10 thoughts on “The Good, the Bad, and the Anal”
  1. PS. I neglected to note that the General Director showing such commitment to American opera with the San Francisco Opera is David Gockley. Perhaps a reader from Houston, Texas would like to list here the two dozen American operas commissioned by Mr Gockley before he accepted the invitation to bring his commitment to American opera to San Francisco.

  2. “Has there ever been a professional production in NYC of Messaien’s St. Francois di Assisi, Saariaho’s glorious L’amour de Loin, Reimann’s Lear, Ades’ Powder Her Face, Dove’s Flight, Rouder’s The Handmaiden’s Tale and so on, among the many worthy operas written in the last 20 years or so?” [H. Holland]

    Henry, interestingly, it was the San Francisco Opera which outpaced the New York City Opera (and the LA Opera, I assume) by staging Reimann’s “Lear”, Henze’s “The Sailor Who Fell From Grace with the Sea”, Ligeti’s “Grand Macabre”, Messiaen’s “Saint Francois”, and other contemporary works (including Imbrie’s Angle of Repose in 1976; and Glass’s Satyagraha sometime later. The company’s present commissions to American artists are for Glass/Hampton’s “Appomattox”, this autumn; and Stewart Wallace/Amy Tan’s “The Bonesetter’s Daughter,” a season later).

    And having just glanced at Alex Ross’s youtube link to Birtwistle and his hecklers at the Covent Garden Opera in London, in 1994, will the Sequenza21 community split on whether a Birtwistle opera is worthy of being produced in New York City — either at the MET or NYCO?

    [I also expect that Mr Mortier may soon bring Philip Boesmann and Luc Bondy’s “Wintermärchen” [A Winters Tale] to NYCO. In my opinion, this attractive opera straddles the modernist-postmodernist divide quite nicely, and features wonderful accordian solos which you don’t hear often, if at all, in contemporary American operas.]

    [[Apologies for misspelling L’amour de Loin earlier.]]

  3. And “L’Amour de loin,” as restrained and beautiful a show as you could imagine. I’m excited at the idea that Peter Sellars will finally have a New York home.

  4. In fairness to Mr. Mortier, he was also the person who brought stunning productions of “Saint Francois d’Assise” and “Grand Macabre” to Salzburg (I worked on both shows) as well as championing Esa-Pekka Salonen with the LA Philharmonic in the early 90’s before anyone else had figured out what was percolating in Los Angeles.

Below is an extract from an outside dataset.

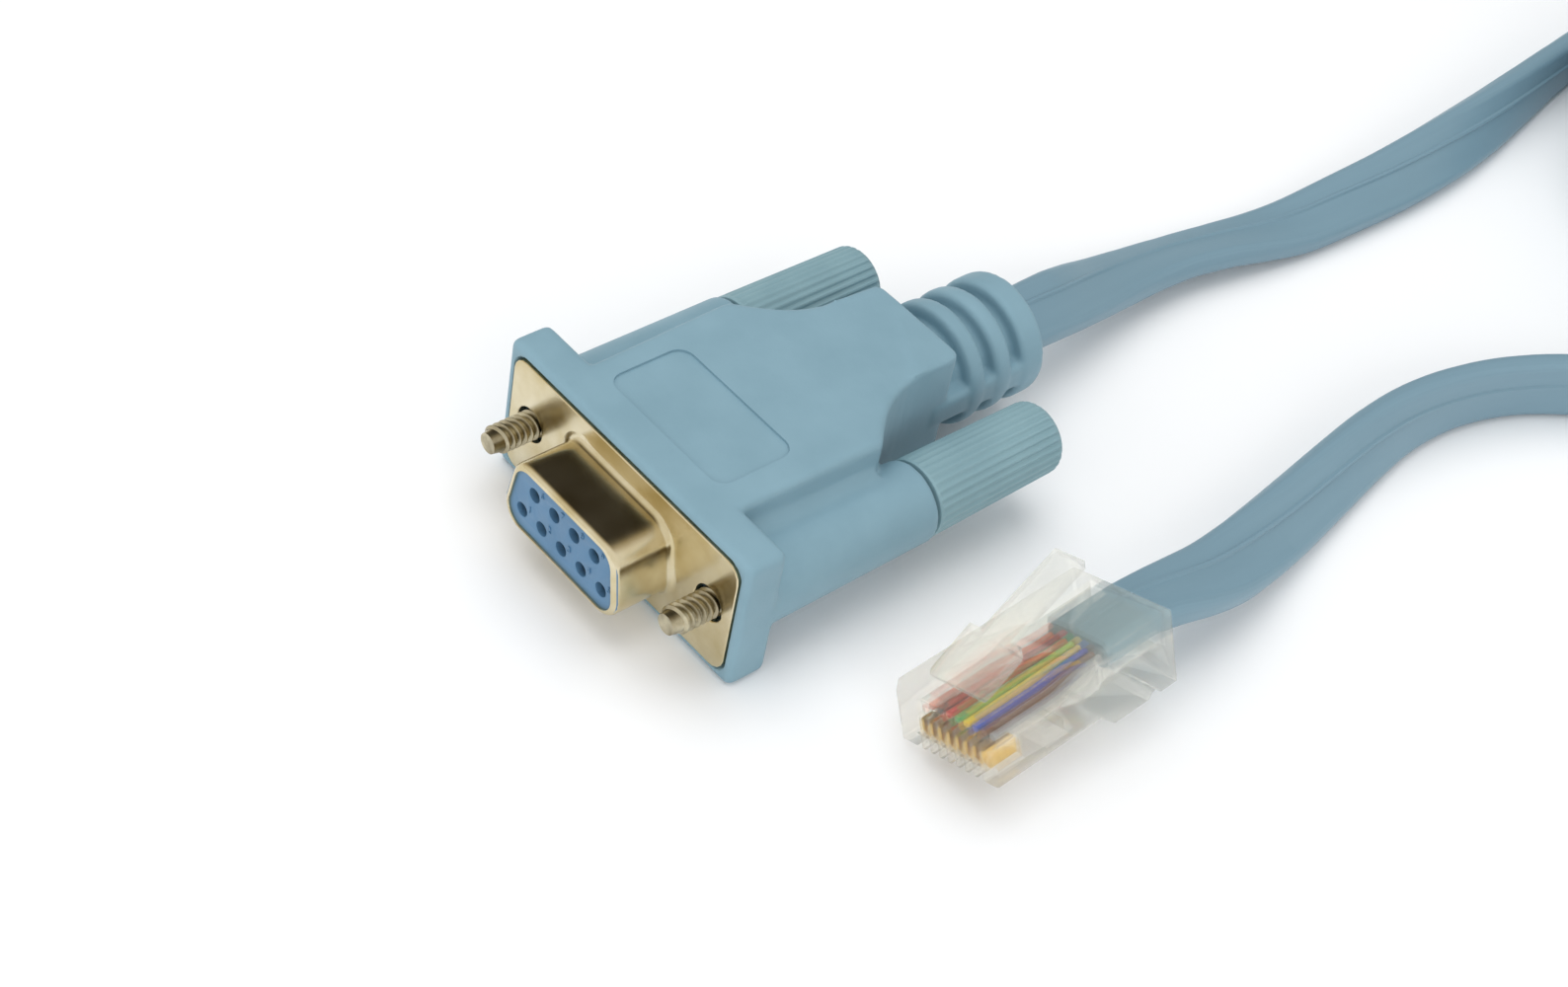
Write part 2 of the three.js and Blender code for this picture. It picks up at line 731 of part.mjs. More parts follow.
function tieGeometry() {
  const inner = coilHole - clearance;
  const outer = coilReach + clearance;
  const low = tieThickness;
  const high = coilTop + clearance;
  const middle = [(inner + outer) / 2, (low + high) / 2];
  const loop = rectangle(outer - inner + 2 * tieThickness, high - low + 2 * tieThickness, 0.6, middle);
  const opening = rectangle(outer - inner, high - low, 0, middle);
  const band = solidOf(alongX(loop, -tieWidth / 2, tieWidth / 2));
  return geometryOf(cut(band, [alongX(opening, -tieWidth, tieWidth)]));
}

// The scene.

const group = new THREE.Group();

const dSub = new THREE.Group();
dSub.position.set(0, -dSubMiddle, hoodHeight / 2);
group.add(dSub);

piece('hood', hoodGeometry(), hoodBlue, dSub);
piece('shroud', shroudGeometry(), nickel, dSub);
piece('insulator', insulatorGeometry(), socketBlue, dSub);
contactPlaces().forEach(([x, z], index) => {
  piece(`contact_${index + 1}`, contactGeometry(), gold, dSub).position.set(x, 0, z);
});
[['left', -1], ['right', 1]].forEach(([name, side]) => {
  const x = (side * screwSpacing) / 2;
  piece(`jackscrew_${name}`, screwGeometry(), screwMetal, dSub).position.x = x;
  piece(`thumbscrew_knob_${name}`, knobGeometry(), knobBlue, dSub).position.x = x;
});

piece('cable_hood_run', cableGeometry(hoodRun, runSteps[0]), cableBlue, group);
piece('cable_plug_run', cableGeometry(plugRun, runSteps[1]), cableBlue, group);

const coil = new THREE.Group();
coil.position.set(coilCentre[0], coilCentre[1], 0);
group.add(coil);
piece('cable_coil', coilGeometry(), cableBlue, coil);
piece('coil_tie', tieGeometry(), tieBlack, coil);

const plug = new THREE.Group();
plug.position.set(...plugNosePosition);
plug.rotation.set(plugTurn[0] * deg, plugTurn[1] * deg, plugTurn[2] * deg, 'XYZ');
group.add(plug);
piece('plug_body', plugGeometry(), clearPlastic, plug);
piece('plug_latch', latchGeometry(), clearPlastic, plug);
for (let i = 0; i < bladeCount; i += 1) {
  const x = (i - (bladeCount - 1) / 2) * bladePitch;
  piece(`plug_blade_${i + 1}`, bladeGeometry(x), gold, plug);
  piece(`plug_wire_${i + 1}`, wireGeometry(i), finish(wireColours[i], 0.5), plug);
}

export default group;
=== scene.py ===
import math

import bmesh
import bpy
from mathutils import Matrix, Vector


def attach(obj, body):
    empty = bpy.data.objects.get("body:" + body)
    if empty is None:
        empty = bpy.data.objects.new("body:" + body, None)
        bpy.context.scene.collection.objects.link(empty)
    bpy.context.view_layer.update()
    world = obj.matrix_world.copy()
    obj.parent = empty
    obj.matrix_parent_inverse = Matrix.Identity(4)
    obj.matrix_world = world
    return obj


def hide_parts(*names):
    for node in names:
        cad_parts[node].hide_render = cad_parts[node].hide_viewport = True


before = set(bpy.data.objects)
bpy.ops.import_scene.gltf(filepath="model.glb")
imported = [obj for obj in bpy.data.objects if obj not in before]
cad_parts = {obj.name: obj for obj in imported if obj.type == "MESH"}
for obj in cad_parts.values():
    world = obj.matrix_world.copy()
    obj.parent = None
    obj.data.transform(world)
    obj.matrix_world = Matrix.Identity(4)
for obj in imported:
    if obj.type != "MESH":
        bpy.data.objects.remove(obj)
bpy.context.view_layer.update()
bpy.ops.object.select_all(action="DESELECT")

# The camera: a hand's length in front and to the right of the socket, looking down at
# 44 degrees and turned a little on its axis.
MM = 0.001
camera_place = Vector((120.73, -135.88, 174.24)) * MM
camera_azimuth = math.radians(41.461)
camera_elevation = math.radians(43.937)
camera_roll = math.radians(11.986)

back = Vector((
    math.sin(camera_azimuth) * math.cos(camera_elevation),
    -math.cos(camera_azimuth) * math.cos(camera_elevation),
    math.sin(camera_elevation),
))
level_right = Vector((math.cos(camera_azimuth), math.sin(camera_azimuth), 0.0))
level_up = back.cross(level_right)
right = level_right * math.cos(camera_roll) + level_up * math.sin(camera_roll)
up = level_up * math.cos(camera_roll) - level_right * math.sin(camera_roll)
camera_data = bpy.data.cameras.new("camera")
camera_data.sensor_width = 36.0
camera_data.lens = 63.476
camera_data.clip_start = 0.01
camera_data.clip_end = 10.0
camera = bpy.data.objects.new("camera", camera_data)
camera.matrix_world = Matrix((
    (right.x, up.x, back.x, camera_place.x),
    (right.y, up.y, back.y, camera_place.y),
    (right.z, up.z, back.z, camera_place.z),
    (0.0, 0.0, 0.0, 1.0),
))
bpy.context.scene.collection.objects.link(camera)
bpy.context.scene.camera = camera


# The table and the studio: a plain white sheet, a wide soft light overhead, a softer one
# from the right, and a weak one low in front.
def paint(code):
    """Linear colour of an sRGB hex code."""
    shades = [int(code[i : i + 2], 16) / 255 for i in (1, 3, 5)]
    return tuple(((s + 0.055) / 1.055) ** 2.4 if s > 0.04045 else s / 12.92 for s in shades) + (1.0,)


def add(tree, kind, settings=None, links=None):
    """Adds a node, sets its sockets or its own settings, and links its inputs."""
    made = tree.nodes.new(kind)
    for key, value in (settings or {}).items():
        if key in made.inputs:
            made.inputs[key].default_value = value
        else:
            setattr(made, key, value)
    for key, source in (links or {}).items():
        tree.links.new(source, made.inputs[key])
    return made


def new_finish(name, settings):
    """A material with its shader, ready for its pattern."""
    material = bpy.data.materials.new(name)
    material.use_nodes = True
    tree = material.node_tree
    tree.nodes.clear()
    shader = add(tree, "ShaderNodeBsdfPrincipled", settings)
    add(tree, "ShaderNodeOutputMaterial", links={"Surface": shader.outputs["BSDF"]})
    return material, tree, shader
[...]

  5. Sign up Alex Ross! Mr. Ross, apart from writing great articles about Schreker, obviously has a bright future in Regietheatre. I mean, he could probably even write a 3 page programme note explaining how his production illuminates the hoary old G&S chestnut for The Youth Of Our Time.

    It’s been hilarious to read some of the clutching-ones-pearls reaction to the Mortier’s hiring. From the reaction, you’d think this man was coming in to a vibrant, cutting-edge institution, one that has been doing stellar work for years. Would anyone seriously argue that’s the case with NYCO?

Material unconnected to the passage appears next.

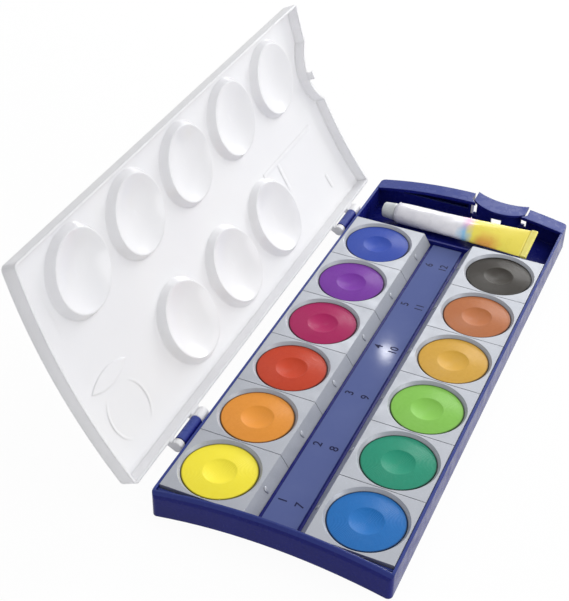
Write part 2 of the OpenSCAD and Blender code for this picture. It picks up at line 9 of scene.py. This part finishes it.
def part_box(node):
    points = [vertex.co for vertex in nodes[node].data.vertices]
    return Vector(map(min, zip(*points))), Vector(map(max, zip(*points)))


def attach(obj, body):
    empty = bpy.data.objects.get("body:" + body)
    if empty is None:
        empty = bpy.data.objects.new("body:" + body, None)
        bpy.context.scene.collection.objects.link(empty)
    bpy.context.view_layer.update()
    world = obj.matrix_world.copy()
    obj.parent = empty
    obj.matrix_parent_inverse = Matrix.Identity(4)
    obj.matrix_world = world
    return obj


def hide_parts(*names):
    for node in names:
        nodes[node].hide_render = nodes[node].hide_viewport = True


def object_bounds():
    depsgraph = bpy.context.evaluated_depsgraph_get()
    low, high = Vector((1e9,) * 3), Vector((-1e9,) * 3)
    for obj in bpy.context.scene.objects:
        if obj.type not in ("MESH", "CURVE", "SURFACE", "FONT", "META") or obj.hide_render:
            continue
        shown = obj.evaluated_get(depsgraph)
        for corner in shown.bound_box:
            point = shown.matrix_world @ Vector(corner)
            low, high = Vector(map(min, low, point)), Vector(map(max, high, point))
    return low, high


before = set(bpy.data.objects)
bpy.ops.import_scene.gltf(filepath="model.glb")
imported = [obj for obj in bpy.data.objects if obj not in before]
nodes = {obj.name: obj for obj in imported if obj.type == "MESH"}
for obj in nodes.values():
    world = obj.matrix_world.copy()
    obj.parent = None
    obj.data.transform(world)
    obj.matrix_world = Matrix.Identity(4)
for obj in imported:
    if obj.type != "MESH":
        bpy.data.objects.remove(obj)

    I live in Los Angeles so I’ve only been there a couple times in the last five years (the highlight being a wonderful Die Tote Stadt a few years ago) but it seems it’s a house desperately in need of a boost. For one, it should quit competing with its neighbor in the standard Italian rep. It should position itself as the cutting-edge alternative to the stuffy old Met. And by cutting edge, I mean in the choice of operas it does, not the G&S production by Alex Ross. 🙂

    The repertoire should be the first priority, I’d say. All of the interesting things that Christopher Keene did are gone. Has there ever been a professional production in NYC of Messaien’s St. Francois di Assisi, Saariaho’s glorious L’amour de Loin, Reimann’s Lear, Ades’ Powder Her Face, Dove’s Flight, Rouder’s The Handmaiden’s Tale and so on, among the many worthy operas written in the last 20 years or so?

    It’s often surprising to me how conservative New York opera and symphony audiences are. If Gerard Mortier shakes that up, a few penises swinging around the stage of the State Theatre is a small price to pay.

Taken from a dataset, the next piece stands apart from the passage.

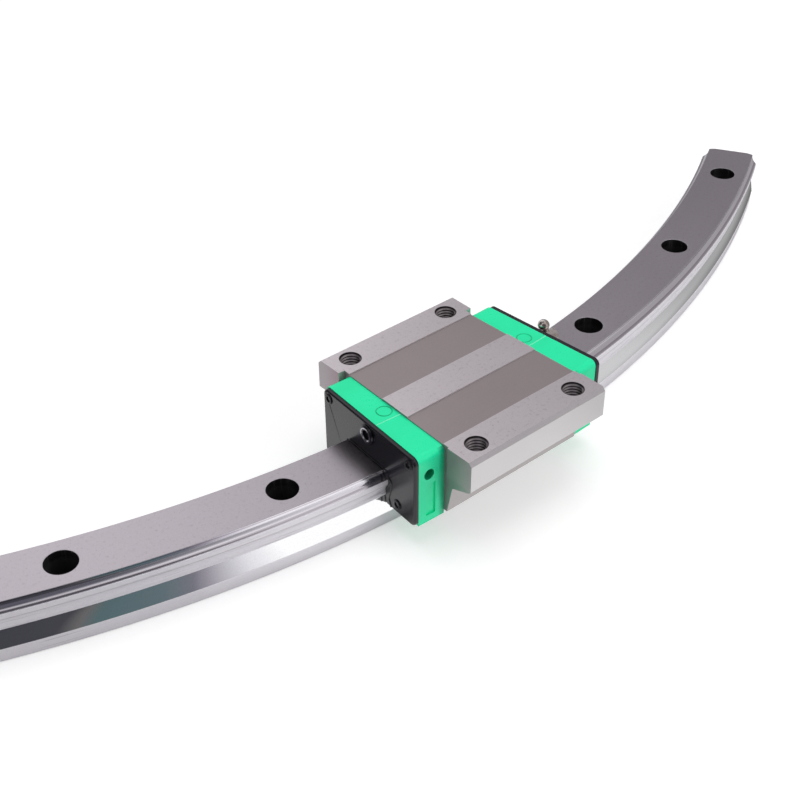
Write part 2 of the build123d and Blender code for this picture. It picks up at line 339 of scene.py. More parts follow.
def blockSteelMaterial():
    # ground lands, duller relief bands, plain sides; painted shade on the ends, beside the caps, under the flange
    # and in the taps, where the thread crests are less dark
    steel = {
        "land": srgb(240, 232, 236),
        "chamfer": srgb(182, 177, 180),
        "relief": srgb(188, 177, 178),
        "pits": srgb(150, 142, 144),
        "side": srgb(211, 208, 209),
        "end": srgb(172, 163, 167),
        "under": srgb(168, 161, 161),
        "corner": srgb(166, 138, 150),
        "tap": srgb(74, 69, 72),
        "crest": srgb(176, 168, 170),
        "landRoughness": 0.33,
        "reliefRoughness": 0.46,
        "sideRoughness": 0.1,
        "sideMetallic": 0.55,
        "landFrom": (47.73 * mm, 47.77 * mm),
        "tapEdge": (0.05 * mm, 0.3 * mm),
        "crestReach": (4.5 * mm, 4.9 * mm),
        "cornerReach": (34.0 * mm, 49.0 * mm),
        "flangeFoot": (31.0 * mm, 33.0 * mm),
        # the share of a face's normal, up or endways, where each finish begins and is full
        "facingUp": (0.8, 0.95),
        "chamfered": (0.45, 0.6),
        "pitted": (0.4, 0.6),
        "endways": (0.85, 0.95),
        "grainScale": 2200.0,
        "cloudScale": 22.0,
        "lineScale": (60.0, 2600.0),  # along the block and across it
        "speckleScale": 620.0,
        "speckleShare": 0.4,
        "shade": (0.79, 0.22, 0.12, 0.06),  # a level and the shares of grain, cloud and lines
        "unevenness": (0.1, 0.08),  # of the roughness, by grain and lines
    }
    m = Finish("blockSteel", {"IOR": 2.6})
    x, y, z = m.separate(m.point)
    normalX, _, normalZ = m.separate(m.add("ShaderNodeNewGeometry", output="Normal"))
    faceUp = normalZ.smooth(*steel["facingUp"])
    onRelief = faceUp * (1 - z.smooth(*steel["landFrom"]))
    dx, dy = (abs(way) - spacing / 2 for way, spacing in zip((x, y), carriage["tapSpacing"]))
    tapDistance = (dx * dx + dy * dy) ** 0.5
    tapEdge = [carriage["tapRadius"] + reach for reach in steel["tapEdge"]]
    inTap = (1 - tapDistance.smooth(*tapEdge)) * z.smooth(*steel["flangeFoot"])
    grain = m.noise(steel["grainScale"], 3.0, roughness=0.7)
    cloud = m.noise(steel["cloudScale"], 3.0)
    lengthwise, crosswise = steel["lineScale"]
    lines = m.noise(1.0, 4.0, m.vector(x * lengthwise, y * crosswise, z * crosswise), 0.7)
    speckle = m.noise(steel["speckleScale"], 4.0, roughness=0.75).smooth(0.52, 0.78)
    color = m.mix(faceUp, steel["side"], steel["land"])
    color = m.mix(normalZ.smooth(*steel["chamfered"]) * (1 - faceUp), color, steel["chamfer"])
    pitted = normalZ.smooth(*steel["pitted"]) * steel["speckleShare"]
    color = m.mix(speckle * pitted, color, steel["pits"])
    # painted shade: the end faces are coloured darker
    onEnd = abs(normalX).smooth(*steel["endways"])
    color = m.mix(onEnd, color, steel["end"])
    # painted shade beside each cap, tinted against the green light that the cap casts there
    paintedCapShade = 1 - abs(y).smooth(*steel["cornerReach"])
    color = m.mix(onEnd * paintedCapShade, color, steel["corner"])
    # painted shade: the core's sides under the flange are coloured darker
    low = 1 - z.smooth(*steel["flangeFoot"])
    color = m.mix(low * (1 - onEnd), color, steel["under"])
    color = m.mix(onRelief, color, steel["relief"])
    color = m.shaded(color, steel["shade"], grain, cloud, lines)
    # painted shade in the taps: dark at the thread roots, less dark on the crests
    crest = 1 - tapDistance.smooth(*steel["crestReach"])
    color = m.mix(inTap, color, m.mix(crest, steel["tap"], steel["crest"]))
    grainShare, lineShare = steel["unevenness"]
    roughness = steel["landRoughness"] + grainShare * (grain - 0.5) + lineShare * (lines - 0.5)
    roughness = roughness * (1 - onRelief) + onRelief * steel["reliefRoughness"]
    roughness = roughness + steel["sideRoughness"] * (1 - faceUp)
    metallic = 1 - (1 - steel["sideMetallic"]) * (1 - faceUp) * (1 - inTap)
    normal = m.bump(grain * 0.5 + lines * 0.5, 0.12, 0.05 * mm)
    return m.finish(Base_Color=color, Metallic=metallic, Roughness=roughness, Normal=normal)


def capPlasticMaterial():
    # bright green; deeper green painted as shade beside the block and in the port, and on the ring mark; a painted
    # highlight on the seam
    plastic = {
        "color": srgb(28, 238, 172),
        "shade": srgb(22, 220, 154),
        "deep": srgb(8, 92, 62),
        "seam": srgb(150, 246, 212),
        "roughness": 0.3,
        "unevenness": (0.12, 0.08),
        "top": 46.6 * mm,
        "topEdge": 0.2 * mm,
        "ring": (42.4 * mm, 2.0 * mm, 3.45 * mm),  # x, y and radius
        "ringEdge": (0.12 * mm, 0.4 * mm),
        "ringShare": 0.5,
        "seamAt": (3.3 * mm, 51.1 * mm, 0.07),  # how far off the middle, at which x, and its slope
        "seamEdge": (0.12 * mm, 0.35 * mm),
        "seamShare": 0.8,
        "port": (46.6 * mm, 36.7 * mm, 2.6 * mm, math.tan(math.radians(2.0))),  # x, z, radius and lean
        "portEdge": (-0.1 * mm, 0.15 * mm),
        "portFrom": (25.0 * mm, 26.0 * mm),
        "portShare": 0.9,
        "blockEdge": (38.6 * mm, 42.0 * mm),
        "blockShare": 0.55,
        "cloudShare": 0.4,
        "grainScale": 1500.0,
        "cloudScale": 60.0,
    }
    m = Finish("capPlastic", {"IOR": 1.5, "Specular IOR Level": 0.4})
    x, y, z = m.separate(m.point)
    reach = abs(x)
    onTop = z.smooth(plastic["top"], plastic["top"] + plastic["topEdge"])
    ringX, ringY, ringRadius = plastic["ring"]
    dx, dy = reach - ringX, y - ringY
    fromRing = abs((dx * dx + dy * dy) ** 0.5 - ringRadius)
    onRing = (1 - fromRing.smooth(*plastic["ringEdge"])) * onTop
    seamOffset, seamStart, seamSlope = plastic["seamAt"]
    fromSeam = abs(y + seamOffset + (seamStart - reach) * seamSlope)
    seamHighlightMask = (1 - fromSeam.smooth(*plastic["seamEdge"])) * onTop
    portX, portZ, portRadius, portSlope = plastic["port"]
    leant = reach + y * portSlope
    dx, dz = leant - portX, z - portZ
    portEdge = [portRadius + step for step in plastic["portEdge"]]
    paintedPortShade = (1 - ((dx * dx + dz * dz) ** 0.5).smooth(*portEdge)) * abs(y).smooth(*plastic["portFrom"])
    paintedBlockShade = (1 - leant.smooth(*plastic["blockEdge"])) * (1 - onTop)
    cloud = m.noise(plastic["cloudScale"], 3.0)
    grain = m.noise(plastic["grainScale"], 2.0)
    color = m.mix(cloud.smooth(0.35, 0.7) * plastic["cloudShare"], plastic["color"], plastic["shade"])
    # painted shade beside the block and in the port, with the ring mark in the same deeper green
    dark = paintedBlockShade * plastic["blockShare"] + onRing * plastic["ringShare"]
    color = m.mix(dark + paintedPortShade * plastic["portShare"], color, plastic["deep"])
    # painted highlight along the mould seam
    color = m.mix(seamHighlightMask * plastic["seamShare"], color, plastic["seam"])
    grainShare, cloudShare = plastic["unevenness"]
    roughness = plastic["roughness"] + grainShare * (grain - 0.5) + cloudShare * (cloud - 0.5)
    return m.finish(Base_Color=color, Roughness=roughness, Normal=m.bump(grain, 0.06, 0.04 * mm))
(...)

    Mr. Bowles, is it possible to add a preview feature to the comments?

  6. The City Opera bio also has no accent:

    http://www.nycopera.com/about/press/detail.aspx?rid=38

    But it’s a small point. The big question is how Mortier is going to present “Pirates of Penzance.” I suggest a production set in Auschwitz. The Major General should be dressed as George W. Bush, and will receive a blow job from his aide-de-camp as he sings the Major General’s Song. In Act II, the scene shifts to Golgotha. Jesus is a black woman on the cross. A great flood represents the melting of the polar ice caps. And so on.

  7. “Mortier has been a champion of the modern, creating solid audiences for 20th-century masters like Janacek, Schoenberg and Berg” (quoted by Charles T. Downey at the ionarts citation given by Jerry above).

    And I thought that James Levine and the MET — since the mid 1970s! — had been champions of the modern, creating solid audiences for 20th-century masters like Janacek, Schoenberg, Berg, Weill, Busoni, Prokofiev, Shostakovich, and several other modernist masters! I, in fact, saw my first modernist masterpieces by Berg, Janacek, Stravinsky, and others (if not Schoenberg) beginning at the MET in the late 1970s.

    (True, Moses und Aron had to wait for the NYCO in 1991 or 91; and the MET will follow the NYCO in producing Janacek’s From the House of the Dead; Tippett’s A Midsummer Marriage; and the two Hindemith masterpieces).

    I suggest that readers here make sure they catch revivals of the MET’s 2002 Lulu, or this season’s Wozzeck (Mark Lamos), and not wait for the NYCO beyond 2009.